Alber, Erasmus – Zeichen der letzten Zeiten

Gott hat das evangelium
Gegeben, daß wir werden fromm;
Die welt acht’t solchen schatz nicht hoch,
Der größte theil fragt nichts darnach.
Das ist ein zeichen vor dem jüngsten tag.

2. Man fragt nichts nach der guten lehr‘;
Der geiz und wucher nur vielmehr
Hat überhand genommen gar,
Noch sprechen sie: es hat kein‘ g’fahr.
Das ist ein zeichen vor dem jüngsten tag.

3. Täglich erdenkt man neue netz‘
Das sind der gottlosen gesetz.
Damit sie alles gut zu sich
Gern wollten reiß’n gewaltiglich.
Das ist ein zeichen vor dem jüngsten tag.

4. Man rühmt das evangelium,
Und will doch niemand werden fromm.
Fürwahr man spott’t den lieben Gott;
Noch sprechen sie: es hat kein‘ noth.
Das ist ein zeichen vor dem jüngsten tag.

5. Es ist doch eitel büberei,
Die welt treibt große schinderei.
Als ob kein Gott im himmel wär‘,
Das armuth muß sich leiden sehr.
Das ist ein zeichen vor dem jüngsten tag.

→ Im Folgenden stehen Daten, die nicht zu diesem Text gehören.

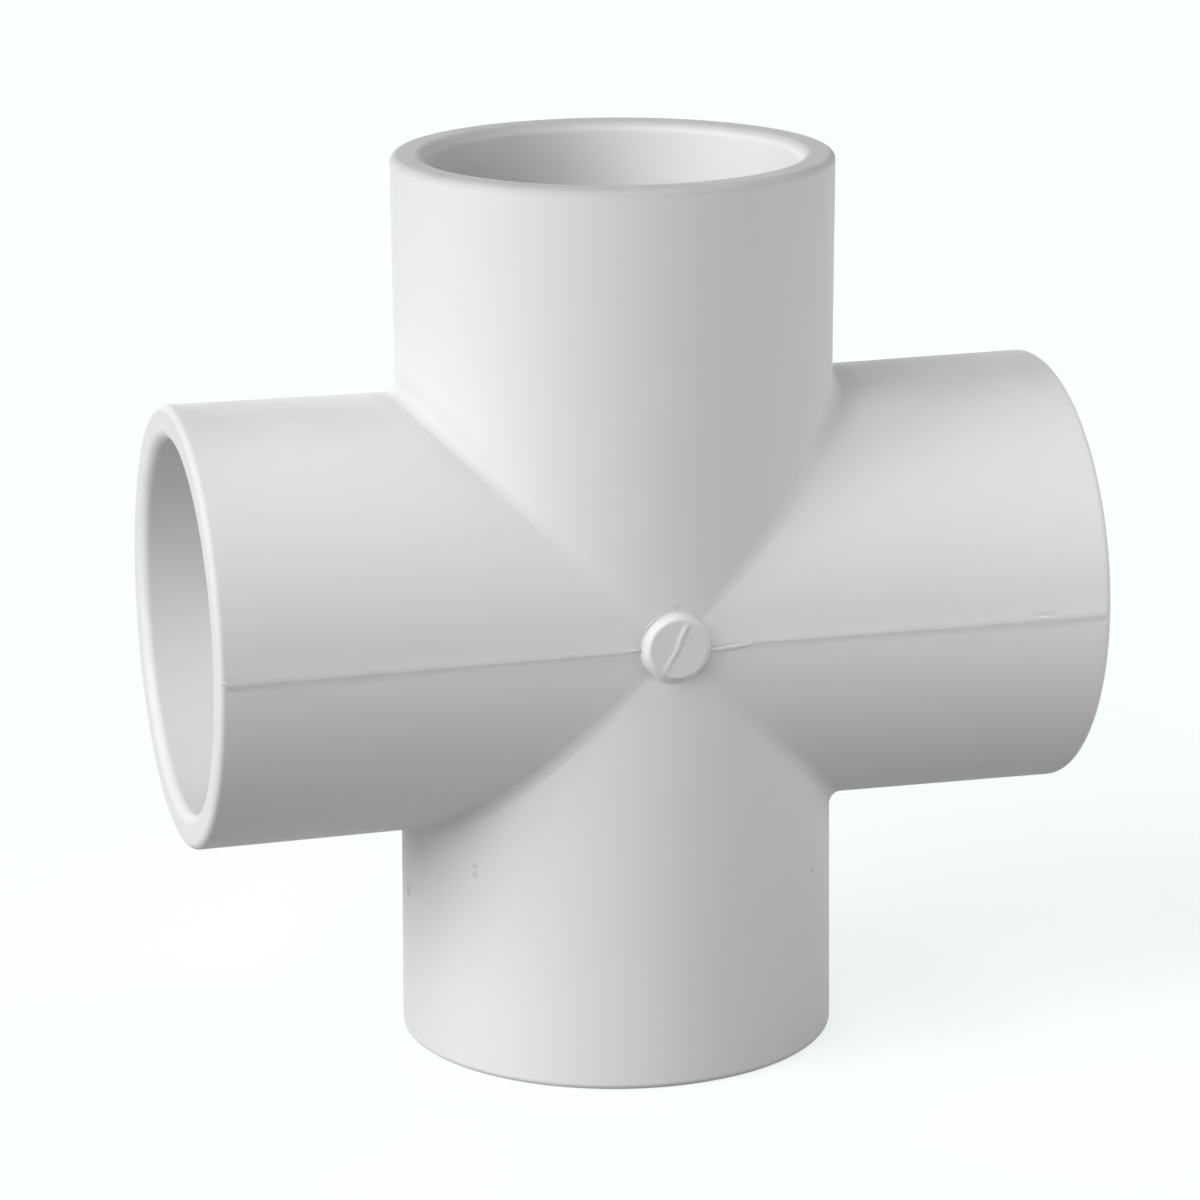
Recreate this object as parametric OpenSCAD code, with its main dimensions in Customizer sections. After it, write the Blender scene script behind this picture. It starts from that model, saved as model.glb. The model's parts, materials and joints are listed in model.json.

6. Die schätz‘ der kirchen nimmt man hin,
Das wird ihn’n bringen kein’n gewinn:
Die armen läßt man leiden noth
Und nimmt ihn’n aus dem mund das brod.
Das ist ein zeichen vor dem jüngsten tag.

7. Die schätz‘ der kirchen sind ihr gift,
Sie sind von ihnen nicht gestift’t:
Noch nehmen sie das kirchen-gut;
Sieh, was der leidig‘ geiz nicht thut.
Das ist ein zeichen vor dem jüngsten tag.

8. Man fragt nach Gott dem Herrn nicht mehr,
Die welt stinkt ganz nach eitler ehr‘,
Die hoffart nimmt ganz überhand,
Betrügen, lügen ist kein‘ schand.
Das ist ein zeichen vor dem jüngsten tag.

9. Wo bleibt die brüderliche lieb‘?
Die ganze welt ist voller dieb‘.
Kein‘ treu‘ noch glaub‘ ist in der welt,
Ein jeder spricht: Hätt ich nur geld!
Das ist ein zeichen vor dem jüngsten tag.

10. Die welt will ihr nicht lassen wehr’n,
An Gott’s wort will sich niemand kehr’n:
Sie haben nichts gelernet mehr,
Denn nur fressen und saufen sehr.
Das ist ein zeichen vor dem jüngsten tag.

11. Ihr‘ größte kunst ist banketir’Än,
Und in der büberei studir’n:
Das kann sie aus der massen wohl,
Die welt ist aller schalkheit voll.
Das ist ein zeichen vor dem jüngsten tag.

12. Die liebe sonne kann nicht mehr
Zusehen, und entsetzt sich sehr:
Darum verliert sie ihren schein;
Das mag ein‘ große trübsal sein.
Das ist ein zeichen vor dem jüngsten tag.

13. Der mond und sterne ängsten sich,
Und ihr‘ gestalt steht jämmerlich;
Wie gern sie wollten werden frei
Von solcher großen büberei.
Das ist ein zeichen vor dem jüngsten tag.

14. Darum komm, lieber Herre Christ!
Das erdreich überdrüßig ist,
Zu tragen solche höllen-bränd.
Drum mach’s einmal mit ihre ein end,
Und laß uns sehn den lieben jüngsten tag.